Syrian Sunnis became subject to relentless persecution and discrimination from the Alawite dominated Baathist apparatus; since the party associates them of being linked with the Syrian opposition. As a result, Syria's Sunni community has endured vast majority of the brutalities, ethnic cleansing, massacres and other war crimes perpetrated by the Syrian Arab Army and pro-Assad Alawite militias throughout the course of the deadly Syrian Civil War.

===Societal abuses and discrimination===

There have been occasional reports of minor tensions between religious groups, mainly attributable to economic rivalries rather than religious affiliation.

In March 2007 there were reports of riots in Al-Hasakah Governorate between Christians and predominantly Muslim Kurds. There were reports of three deaths. It was unclear whether there was any religious basis to the conflict.

No official statistics were kept on honor crimes, but there were scattered reports of them in the local media.
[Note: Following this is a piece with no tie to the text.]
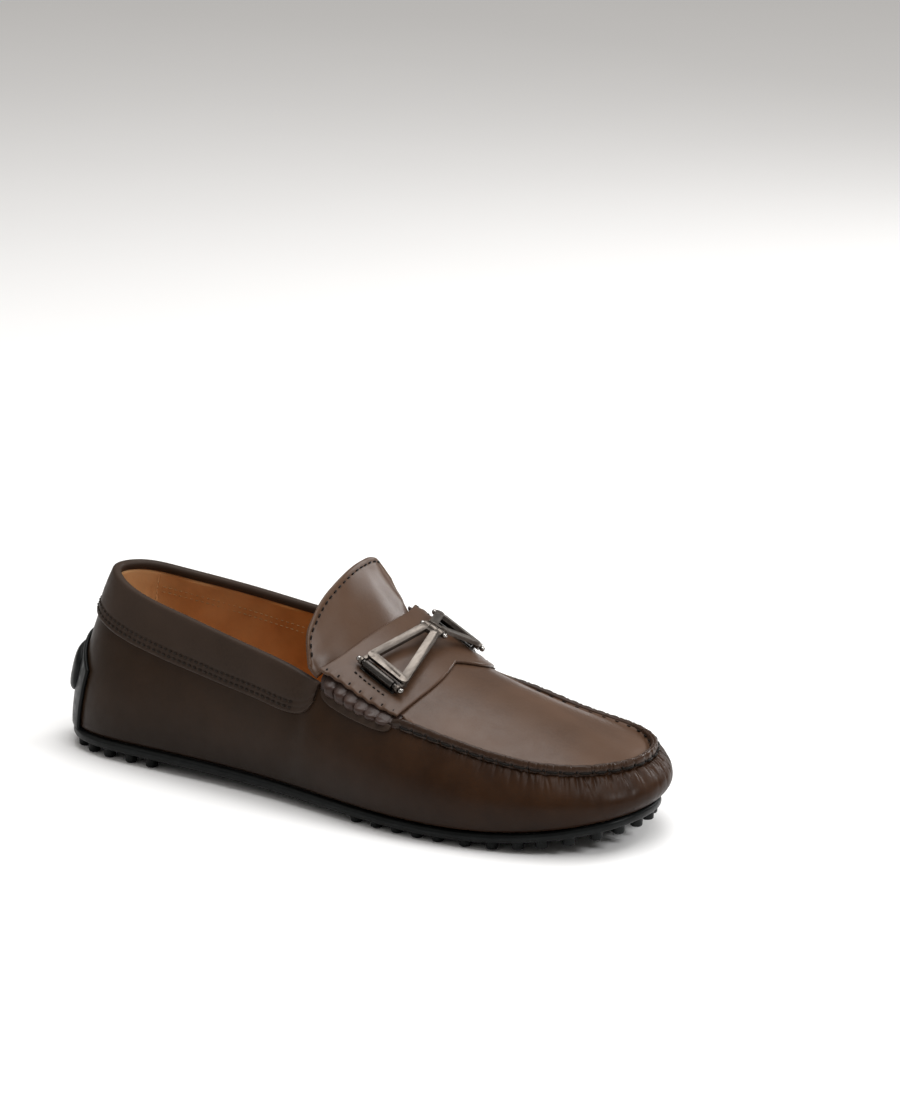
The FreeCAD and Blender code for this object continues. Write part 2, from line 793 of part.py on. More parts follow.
# ---------------------------------------------------------------- thread
def stitch(start, end):
    """Short round thread run."""
    run = end - start
    return Part.makeCylinder(STITCH_R, run.Length, start, run)


def collar_stitches():
    """Two rows just above the band's lower edge."""
    runs = []
    for rise in (2.2, 4.6):
        count = 60
        for i in range(count):
            t = -1.0 + 2.0 * (i + 0.5) / count
            s = (S_THROAT - 0.02) * (0.75 * t + 0.25 * t ** 3)
            step = 0.0026 + 0.0018 * (1.0 - abs(t))
            ends = []
            for at in (s - step, s + step):
                v = v_below_edge(at, collar_drop(at) - rise)
                point, normal, up = frame_at(at, v)
                ends.append(point + normal * (GAP + COLLAR_T + STITCH_R + 0.12))
            runs.append(stitch(ends[0], ends[1]))
    return Part.makeCompound(runs)


def seam_stitches():
    """Thread runs along the outer foot of the raised seam."""
    runs = []
    s0 = s_at(197.0)
    count = 38
    for i in range(count):
        s = s0 + (2.0 - 2.0 * s0) * (i + 0.5) / count
        ends = []
        for at in (s - 0.0085, s + 0.0085):
            seam = TOP_RING.at(at)
            out = outward(TOP_RING, at)
            ends.append(seam + out * 2.85 + V(0, 0, 1.35))
        runs.append(stitch(ends[0], ends[1]))
    return Part.makeCompound(runs)


def tongue_stitches():
    """One row 2.5 mm inside the tongue's edge."""
    edge = [row[-1] for row in tongue_grid(-STITCH_R - 0.12, 2.5, 0.0)]
    runs = []
    walk = [0.0]
    for a, b in zip(edge[:-1], edge[1:]):
        walk.append(walk[-1] + (b - a).Length)
    along = [spline(list(zip(walk, [p[k] for p in edge]))) for k in range(3)]
    at = 2.0
    while at < walk[-1] - 4.0:
        start = V(along[0](at), along[1](at), along[2](at))
        end = V(along[0](at + 2.3), along[1](at + 2.3), along[2](at + 2.3))
        runs.append(stitch(start, end))
        at += 4.2
    return Part.makeCompound(runs)


# ---------------------------------------------------------------- ornament
def strap_face(x, y):
    return crown(x, y) + GAP + STRAP_T


def strap_axes(x, y, turn):
    """Point on the strap with unit vectors along it, across it towards the medial side, and out of it."""
    slope_x = (strap_face(x + 8.0, y + 8.0 * turn) - strap_face(x - 8.0, y - 8.0 * turn)) / 16.0
    slope_y = (strap_face(x, y + 2.0) - strap_face(x, y - 2.0)) / 4.0
    along = V(1.0, turn, slope_x)
    along.normalize()
    across = V(0.0, 1.0, slope_y)
    out = along.cross(across)
    out.normalize()
    across = out.cross(along)
    return V(x, y, strap_face(x, y)), along, across, out


def place(shape, origin, along, across, out):
    """Move a shape from its own axes onto a point and three unit vectors."""
    matrix = FreeCAD.Matrix(
        along.x, across.x, out.x, origin.x,
        along.y, across.y, out.y, origin.y,
        along.z, across.z, out.z, origin.z,
        0, 0, 0, 1)
    placed = shape.copy()
    placed.Placement = FreeCAD.Placement(matrix)
    return placed


def beam(start, end, up, width, thick, base):
    """Straight bar with round ends, its lower face base mm above the line between two points."""
    along = end - start
    length = along.Length
    along.normalize()
    across = up.cross(along)
    across.normalize()
    out = along.cross(across)
    body = Part.makeBox(length, width, thick, V(0, -0.5 * width, base))
    ends = [Part.makeCylinder(0.5 * width, thick, V(x, 0, base)) for x in (0, length)]
    return place(body.fuse(ends), start, along, across, out)


def bar_x(radius, half, x=0.0):
    return Part.makeCylinder(radius, 2.0 * half, V(x - half, 0, 0), V(1, 0, 0))


def ornament_end(side):
    """Centre line of a roller's pin."""
    origin, along, across, out = strap_axes(*BIT_ENDS[side])
    return origin + out * PIN_RISE, along, across, out


def ornament_hinge():
    """Centre line of the middle hinge, above the crest of the strap."""
    origin, along, across, out = strap_axes(BIT_HINGE[0], BIT_HINGE[1], 0.0)
    along = V(along.x, 0, along.z)
    along.normalize()
    across = V(0, 1, 0)
    out = along.cross(across)
    return origin + out * HINGE_RISE, along, across, out


def ornament_link(side):
    """Open frame that spans from a roller's pin to the middle hinge."""
    pin, along, across, out = ornament_end(side)
    middle, axis, over, up = ornament_hinge()
    inward = across if side == 0 else -across
    outer = [pin + inward * 4.4 + along * x + out * 0.5 for x in (-9.6, 9.6)]
    back = -over if side == 0 else over
    inner = [middle + back * 3.7 + axis * x - up * 0.5 for x in (-2.9, 2.9)]
    solid = beam(outer[0], outer[1], out, PLATE_W, PLATE_T, 0.0)
    for a, b in zip(outer, inner):
        solid = solid.fuse(beam(a, b, (out + up), BAR_W, PLATE_T, 0.0))
    for x in (-10.95, 10.95):
        ear = Part.makeBox(1.5, 4.4, 1.6, V(x - 0.75, 0 if side == 0 else -4.4, -0.8))
        boss = bar_x(1.6, 0.75, x)
        solid = solid.fuse(place(ear.fuse(boss), pin, along, across, out))
    spans = ((-4.7, -1.9), (1.9, 4.7)) if side == 0 else ((-1.7, 1.7),)
    for a, b in spans:
        knuckle = bar_x(1.75, 0.5 * (b - a), 0.5 * (a + b))
        arm = Part.makeBox(b - a, 4.2, 1.6, V(a, -4.2 if side == 0 else 0, -0.8))
        solid = solid.fuse(place(knuckle.fuse(arm), middle, axis, over, up))
    bridge = Part.makeBox(9.4, 1.8, 1.7, V(-4.7, -4.3 if side == 0 else 2.5, -0.6))
    solid = solid.fuse(place(bridge, middle, axis, over, up))
    other = ((-1.9, 1.9),) if side == 0 else ((-4.9, -1.7), (1.7, 4.9))
    for a, b in other:
        clear = bar_x(2.0, 0.5 * (b - a), 0.5 * (a + b))
        solid = solid.cut(place(clear, middle, axis, over, up))
    solid = solid.cut(place(bar_x(PIN_R + 0.08, 14.0), pin, along, across, out))
    solid = solid.cut(place(bar_x(PIN_R + 0.08, 14.0), middle, axis, over, up))
    return solid.removeSplitter()


def hinge_pin():
    heads = [Part.makeSphere(1.15, V(x, 0, 0)) for x in (-5.6, 5.6)]
    return place(bar_x(PIN_R, 5.4).fuse(heads).removeSplitter(), *ornament_hinge())


def roller(side):
    sleeve = bar_x(ROLLER_R, ROLLER_HALF)
    sleeve = sleeve.makeChamfer(0.25, [e for e in sleeve.Edges if e.Closed])
    return place(sleeve.cut(bar_x(PIN_R + 0.05, 14.0)), *ornament_end(side))


def roller_pin(side):
    heads = [Part.makeSphere(1.2, V(x, 0, 0)) for x in (-12.7, 12.7)]
    return place(bar_x(PIN_R, 12.5).fuse(heads).removeSplitter(), *ornament_end(side))


def keeper(side):
    """Bracket on the strap with two lugs that hold the roller's pin."""
    body = Part.makeBox(19.9, 4.0, 0.5, V(-9.95, -2.0, -2.54))
    for sign in (-1, 1):
        lug = Part.makeBox(1.3, 2.4, 2.54, V(8.65 if sign > 0 else -9.95, -1.2, -2.54))
        body = body.fuse(lug.fuse(bar_x(1.3, 0.65, sign * 9.3)))
    body = body.cut(bar_x(PIN_R + 0.02, 14.0))
    body = body.cut(bar_x(ROLLER_R + 0.12, ROLLER_HALF + 0.2))
    return place(body.removeSplitter(), *ornament_end(side))


def main():
    os.makedirs("parts", exist_ok=True)
    for side in (0, 1):
        pin, along, across, out = ornament_end(side)
        print("roller axis", side, pin + SHIFT, along)
    write("outsole", outsole())
    write("forefoot_pebbles", pebbles(FOREFOOT_STUDS, 164.0, 284.0))
    write("heel_pebbles", pebbles(HEEL_STUDS, 8.0, 66.0))
    write("insole_board", insole_board())
    write("footbed_foam", footbed_foam())
    write("sock_lining", sock_lining())
    write("upper_wall", upper_wall())
    write("heel_counter", heel_counter())
    write("heel_grip_lining", heel_grip_lining())
    write("quarter_lining_lateral", quarter_lining(True))
    write("quarter_lining_medial", quarter_lining(False))
    write("vamp_lining", vamp_lining())
    write("collar_band", collar_band())
    write("collar_stitches", collar_stitches())
    write("heel_guard", heel_tab())
    write("heel_bumper", heel_bumper())
    write("apron", apron())
    write("apron_lining", apron_lining())
    write("seam_ridge", seam_ridge())
    write("seam_stitches", seam_stitches())
    write("gathers_lateral", gathers(True))
    write("gathers_medial", gathers(False))
    write("side_tab_lateral", side_tab(True))
    write("side_tab_medial", side_tab(False))
    write("saddle_strap", saddle_strap())
    write("tongue", tongue())
    write("tongue_lining", tongue_lining())
    write("tongue_stitches", tongue_stitches())
    write("ornament_link_lateral", ornament_link(0))
    write("ornament_link_medial", ornament_link(1))
    write("ornament_hinge_pin", hinge_pin())
    write("roller_lateral", roller(0))
    write("roller_medial", roller(1))
    write("roller_pin_lateral", roller_pin(0))
    write("roller_pin_medial", roller_pin(1))
    write("roller_keeper_lateral", keeper(0))
    write("roller_keeper_medial", keeper(1))


main()
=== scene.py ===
"""Looks of the right driving moccasin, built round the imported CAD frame.

Shapes are worked out in the shoe's own frame in millimetres (x from heel to toe, y negative on the
lateral side, z up from the floor), as in the CAD, and moved into the row frame by SHIFT.
"""
import json
import math

import bmesh
import bpy
import numpy as np
from mathutils import Matrix, Vector

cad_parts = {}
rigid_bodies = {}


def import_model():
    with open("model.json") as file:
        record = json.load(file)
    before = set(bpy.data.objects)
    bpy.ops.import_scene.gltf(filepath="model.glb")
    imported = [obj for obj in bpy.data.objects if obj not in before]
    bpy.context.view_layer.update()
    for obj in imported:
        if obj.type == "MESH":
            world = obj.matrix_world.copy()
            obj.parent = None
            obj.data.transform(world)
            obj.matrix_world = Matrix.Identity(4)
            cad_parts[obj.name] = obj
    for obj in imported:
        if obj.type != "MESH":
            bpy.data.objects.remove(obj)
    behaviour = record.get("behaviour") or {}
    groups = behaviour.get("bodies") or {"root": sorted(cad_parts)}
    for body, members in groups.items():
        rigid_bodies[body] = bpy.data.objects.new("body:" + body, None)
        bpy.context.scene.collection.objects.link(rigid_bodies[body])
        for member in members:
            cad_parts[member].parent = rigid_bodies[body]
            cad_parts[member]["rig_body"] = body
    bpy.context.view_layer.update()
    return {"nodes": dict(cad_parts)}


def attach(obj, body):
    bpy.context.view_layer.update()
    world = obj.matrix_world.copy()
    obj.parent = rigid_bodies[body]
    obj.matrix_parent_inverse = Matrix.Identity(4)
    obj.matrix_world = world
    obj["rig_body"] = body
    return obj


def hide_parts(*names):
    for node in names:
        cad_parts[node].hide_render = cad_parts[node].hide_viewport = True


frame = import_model()

# ---- the CAD's driving dimensions (mm)
MM = 0.001
SHIFT = np.array([-145.6, 2.2, 0.0])
FEATHER_HEEL_X = 4.0
FEATHER_TOE = (283.8, 2.9)
FEATHER = [
    (14, 23.0, 18.7), (50, 32.9, 26.9), (90, 34.6, 26.1), (130, 38.2, 28.2), (170, 44.8, 35.3),
    (205, 47.5, 41.2), (235, 44.2, 40.5), (262, 35.0, 33.0), (278, 21.9, 18.4),
]
COLLAR_HEEL = (21.3, 0.0, 77.1)
COLLAR = [
    (26.1, 9.0, 11.4, 76.5), (39.8, 17.8, 19.9, 73.4), (69.8, 25.3, 26.6, 68.5),
    (109.8, 31.7, 31.4, 62.3), (141.0, 34.6, 34.0, 55.5),
]
SEAM_TOE = (277.6, 3.5)
SEAM = [
    (156.0, 34.6, 33.4), (175.9, 38.1, 35.0), (203.3, 39.4, 37.9), (232.8, 36.6, 37.7), (258.0, 29.1, 35.3),
]
SEAM_BESIDE_STRAP_Z = [(150.0, 50.8), (170.0, 46.2), (190.0, 43.6)]
CROWN = [
    (140, 74.2, 14.0, 9.0, 18.0, 2.9), (155, 69.7, 13.0, 9.0, 18.0, 2.7), (170, 64.3, 10.0, 9.6, 18.0, 2.2),
    (190, 57.0, 6.0, 9.3, 17.4, 1.8), (205, 52.6, 5.0, 10.2, 16.4, 1.7), (233, 45.3, 4.0, 9.6, 13.1, 1.7),
    (258, 38.3, 3.5, 7.9, 8.6, 1.7), (278, 31.4, 3.5, 7.0, 7.5, 1.7), (295, 25.0, 3.5, 6.5, 7.0, 1.7),
]
LATERAL_POWER = 1.7
SOLE_TOP = [
    (-20, 8.4), (40, 8.4), (90, 8.3), (140, 7.45), (190, 6.5), (215, 6.6), (235, 7.6), (255, 10.0),
    (270, 12.8), (284, 16.0), (310, 23.9),
]
SOLE_BOTTOM = [
    (-20, 4.0), (40, 4.0), (90, 3.9), (140, 3.1), (190, 2.5), (215, 2.6), (235, 3.6), (255, 6.0),
    (270, 8.8), (284, 12.0), (310, 19.9),
]
BULGE_LOW = [(0, 5.5), (0.1, 6.0), (0.35, 5.0), (0.55, 7.0), (0.7, 8.0), (1, 8.2)]
BULGE_HIGH = [(0, 3.0), (0.1, 3.4), (0.35, 3.0), (0.55, 5.0), (0.7, 6.7), (1, 8.0)]
STRAP_REAR = [(-37, 149.0), (-27, 152.3), (-12, 154.8), (0, 156.0), (10, 156.2), (24, 154.6), (36, 149.5)]
STRAP_APEX = (5.5, 189.0)
STRAP_SIDE_REAR_X = 149.2
STRAP_SIDE_FRONT_X = 188.5
STRAP_FRONT_LATERAL = [(-24.0, 191.0), (-8.0, 191.6)]
STRAP_FRONT_MEDIAL = [(17.0, 194.0), (27.0, 192.8)]
TONGUE_LEAN = 49.0
TONGUE_ROOT_GAP = 1.7
TONGUE_LENGTH = [
    (-35, 5.0), (-33, 10.0), (-30, 15.5), (-25, 19.5), (-18, 22.8), (-8, 25.5), (4, 27.5),
    (14, 28.5), (22, 28.0), (28, 25.6), (31.5, 21.0), (33, 14.5),
]
WALL_T = 1.6
LINING_T = 1.0
COUNTER_T = 0.9
COLLAR_T = 1.2
COLLAR_BAND = 19.0
STRAP_T = 1.5
GAP = 0.15
S_THROAT = 0.499
STUD_PROUD = 3.1
BIT_ENDS = [(172.5, -27.0, -0.22), (172.0, 31.0, 0.16)]
BIT_SEAM_AWAY = 4.6
SIDES = {True: ("a", "lateral"), False: ("b", "medial")}
COLLAR_ROWS = (2.2, 4.6)
SEAM_STITCH_PITCH = 6.4
GATHER_PITCH = 5.6
GATHER_FIRST_X = 154.9
rng = np.random.default_rng(11)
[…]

Most prominent was the case of Zahra Ezzo. On January 31, 2007, Ezzo was murdered by her brother after being kidnapped and forced to run away by a friend of the family. The incidence of honor crimes is believed to be considerably higher in rural areas.

Social conventions and religious and theological proscriptions made conversion relatively rare, especially Muslim-to-Christian conversion. In many cases, societal pressure forced such converts to relocate within the country or leave the country to practice their new religion openly.

===Banning of head and face coverings===

On 21 July 2010, the government in Damascus ordered the banning of face-covering niqab in public and private universities amid fears of increasing Islamic extremism among young Muslim students; with hundreds of teachers wearing niqabs were transferred out of Syrian schools and universities and reassigned to administrative jobs, where they would not come into contact with students. In October 2022, large protests were held in northeastern Syria in the areas controlled by the Syrian Democratic Forces (SDF) following the imposition of a ban on students donning the niqab and called for the ban to be ended.